-- START Data --

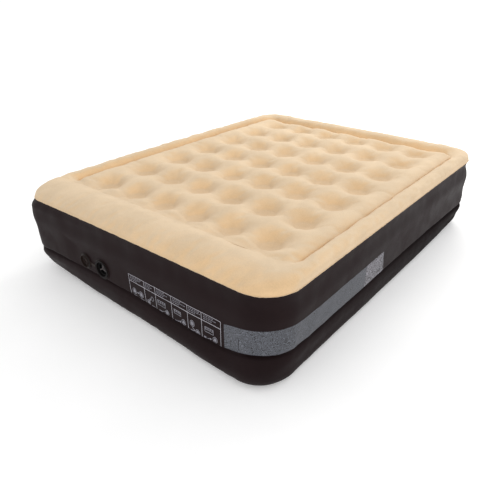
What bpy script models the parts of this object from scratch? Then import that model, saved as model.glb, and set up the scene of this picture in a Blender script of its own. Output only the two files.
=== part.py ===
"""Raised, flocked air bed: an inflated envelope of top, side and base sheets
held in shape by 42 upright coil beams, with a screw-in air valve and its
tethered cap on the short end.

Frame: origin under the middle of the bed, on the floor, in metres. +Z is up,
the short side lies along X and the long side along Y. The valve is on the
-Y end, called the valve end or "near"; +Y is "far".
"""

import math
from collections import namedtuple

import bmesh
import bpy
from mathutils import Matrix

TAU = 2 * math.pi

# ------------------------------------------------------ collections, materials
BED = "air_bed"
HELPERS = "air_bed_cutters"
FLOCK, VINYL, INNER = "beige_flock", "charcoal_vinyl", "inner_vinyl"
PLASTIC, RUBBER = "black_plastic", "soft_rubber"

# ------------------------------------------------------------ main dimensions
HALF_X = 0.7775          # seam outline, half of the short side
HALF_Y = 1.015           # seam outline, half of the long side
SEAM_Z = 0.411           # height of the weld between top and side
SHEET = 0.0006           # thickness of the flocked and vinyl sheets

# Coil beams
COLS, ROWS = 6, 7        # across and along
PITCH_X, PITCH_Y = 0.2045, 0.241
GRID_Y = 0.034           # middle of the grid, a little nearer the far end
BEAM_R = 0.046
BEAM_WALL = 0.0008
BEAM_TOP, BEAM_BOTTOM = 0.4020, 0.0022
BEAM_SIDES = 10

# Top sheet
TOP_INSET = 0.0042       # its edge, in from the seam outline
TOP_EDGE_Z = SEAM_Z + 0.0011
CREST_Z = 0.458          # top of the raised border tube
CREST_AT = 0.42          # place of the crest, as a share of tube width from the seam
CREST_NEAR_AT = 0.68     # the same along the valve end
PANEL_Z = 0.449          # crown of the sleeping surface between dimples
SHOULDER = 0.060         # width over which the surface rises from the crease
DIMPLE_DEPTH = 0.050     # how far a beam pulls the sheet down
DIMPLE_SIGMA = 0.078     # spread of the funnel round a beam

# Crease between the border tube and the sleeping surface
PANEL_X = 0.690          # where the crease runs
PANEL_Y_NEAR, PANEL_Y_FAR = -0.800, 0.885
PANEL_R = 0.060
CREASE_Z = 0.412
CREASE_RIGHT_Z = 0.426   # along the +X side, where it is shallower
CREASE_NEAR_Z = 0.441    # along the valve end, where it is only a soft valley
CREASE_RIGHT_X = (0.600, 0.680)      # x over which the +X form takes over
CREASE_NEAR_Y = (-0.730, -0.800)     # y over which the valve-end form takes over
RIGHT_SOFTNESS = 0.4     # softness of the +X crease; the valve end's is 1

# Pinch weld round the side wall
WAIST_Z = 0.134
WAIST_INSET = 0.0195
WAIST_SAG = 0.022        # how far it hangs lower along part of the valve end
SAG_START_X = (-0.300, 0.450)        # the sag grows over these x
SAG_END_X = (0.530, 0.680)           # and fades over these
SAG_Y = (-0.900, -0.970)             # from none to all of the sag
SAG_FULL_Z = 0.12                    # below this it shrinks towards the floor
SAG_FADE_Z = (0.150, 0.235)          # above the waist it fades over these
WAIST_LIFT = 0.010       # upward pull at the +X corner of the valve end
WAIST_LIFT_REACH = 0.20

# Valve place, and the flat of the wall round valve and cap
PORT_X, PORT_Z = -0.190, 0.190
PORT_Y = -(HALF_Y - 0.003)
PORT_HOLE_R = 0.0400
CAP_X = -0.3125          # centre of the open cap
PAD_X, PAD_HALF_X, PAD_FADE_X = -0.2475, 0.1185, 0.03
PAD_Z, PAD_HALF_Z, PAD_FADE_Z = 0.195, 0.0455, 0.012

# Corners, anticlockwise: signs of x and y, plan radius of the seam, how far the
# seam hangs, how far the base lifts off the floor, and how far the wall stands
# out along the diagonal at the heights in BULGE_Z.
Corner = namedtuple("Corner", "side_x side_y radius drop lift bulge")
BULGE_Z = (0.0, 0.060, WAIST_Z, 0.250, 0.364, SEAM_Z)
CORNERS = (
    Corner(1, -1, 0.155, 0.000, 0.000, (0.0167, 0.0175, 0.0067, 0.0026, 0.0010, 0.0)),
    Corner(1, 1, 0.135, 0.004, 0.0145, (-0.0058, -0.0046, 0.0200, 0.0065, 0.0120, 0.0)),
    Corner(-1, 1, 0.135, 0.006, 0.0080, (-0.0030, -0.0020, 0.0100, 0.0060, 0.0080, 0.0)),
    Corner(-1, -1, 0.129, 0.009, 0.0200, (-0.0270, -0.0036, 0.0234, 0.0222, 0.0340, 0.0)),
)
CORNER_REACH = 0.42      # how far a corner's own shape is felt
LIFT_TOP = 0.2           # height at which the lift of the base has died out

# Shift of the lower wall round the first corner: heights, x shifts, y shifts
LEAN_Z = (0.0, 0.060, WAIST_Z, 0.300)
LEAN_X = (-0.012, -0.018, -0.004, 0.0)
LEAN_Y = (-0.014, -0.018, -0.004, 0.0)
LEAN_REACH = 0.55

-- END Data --

Can you write out the lines above, from the first one through the one containing "from collections import namedtuple", exactly as they appear and nothing more?

■ Final result
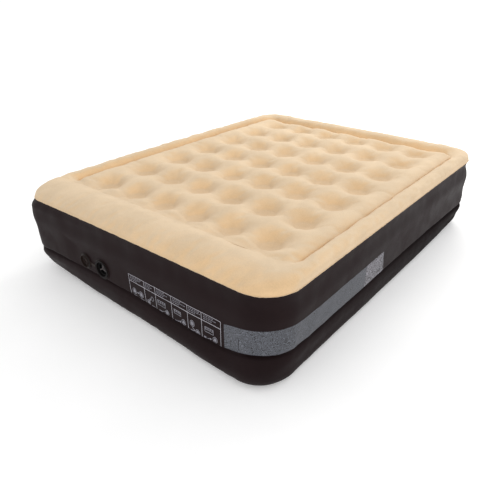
What bpy script models the parts of this object from scratch? Then import that model, saved as model.glb, and set up the scene of this picture in a Blender script of its own. Output only the two files.
=== part.py ===
"""Raised, flocked air bed: an inflated envelope of top, side and base sheets
held in shape by 42 upright coil beams, with a screw-in air valve and its
tethered cap on the short end.

Frame: origin under the middle of the bed, on the floor, in metres. +Z is up,
the short side lies along X and the long side along Y. The valve is on the
-Y end, called the valve end or "near"; +Y is "far".
"""

import math
from collections import namedtuple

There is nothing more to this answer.